Russian General Nikolai Tkachyov (left) attends a meeting with President Vladimir Putin (right) at the Kremlin in 2007.
Russian General Nikolai Tkachyov (left) attends a meeting with President Vladimir Putin (right) at the Kremlin in 2007.

A senior Russian general who was accused in a recent investigation of being a coordinator of separatist forces in eastern Ukraine and of possibly playing a role in the downing of a civilian airliner in July 2014 has said he plans to sue the authors of the report for defamation.

Retired General Nikolai Tkachyov told Novaya Gazeta on December 9 that he will sue the Bellingcat investigative collective and the independent website The Insider over their report, in which they used digital voice analysis to identify Tkachyov as a man codenamed Delfin (dolphin) who appears on intercepted communications with separatist fighters.

Tkachyov denies that he was Delfin or that he was in eastern Ukraine in 2014. He said he has spent the last few years in the Urals city of Yekaterinburg busying himself with the "patriotic education of youths."

Bellingcat and The Insider published their investigation on December 8. In it, they reported that they had enlisted two independent analytical centers -- one in the United States and one in Lithuania -- to compare the intercepted audio from 2014 with recordings of Tkachyov made under the pretext of interviewing him for another story.

MH17 -- What Happened
MH17 -- What Happened

The two centers, using various digital analytical methods, independently determined it was "highly probable" that the man on the recordings and Tkachyov were one and the same.

According to the report, Delfin was a Russian general who was based in the Ukrainian town of Krasnodon in the summer of 2014 with the task of coordinating disparate separatist militia units in parts of Ukraine's Donetsk and Luhansk regions.
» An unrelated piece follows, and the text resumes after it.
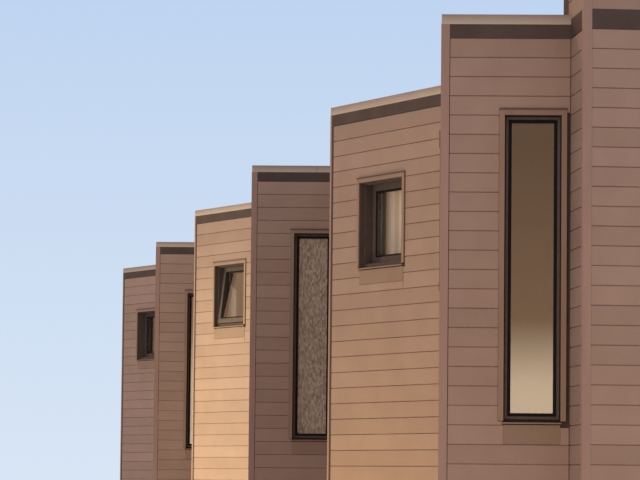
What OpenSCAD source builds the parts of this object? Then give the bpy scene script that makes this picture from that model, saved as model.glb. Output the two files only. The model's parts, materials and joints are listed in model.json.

The Dutch-led Joint Investigative Team (JIT) has identified Delfin as a person of interest in the downing of Malaysia Airlines flight MH17 in July 2014.

The JIT determined in 2016 that it was shot down from separatist-held territory in the Donetsk region by a BUK antiaircraft system provided by the Russian military. The JIT report says the BUK entered Ukraine near Krasnodon and was spirited back into Russia immediately after the airliner was shot down, killing all 298 people aboard.

Russia denies interfering in Ukraine's internal affairs, despite compelling evidence that Moscow has provided military, economic, and political support to separatists fighting against Kyiv. Russia and the separatists deny shooting down MH17 and have offered several other theories to explain the incident, all of which have been rejected by investigators.

Tkachyov, 68, is a decorated veteran of both Russian campaigns in Chechnya. He was released from military service in 2010.

After his retirement, however, he served in 2011-12 as a military adviser to the government of Syria. After his return, he was assigned to the Central Military District and based in Yekaterinburg.

In May 2014, he attended the Victory Day parade in Yekaterinburg. He appeared again in public in August 2014 at an event celebrating Orenburg Cossacks.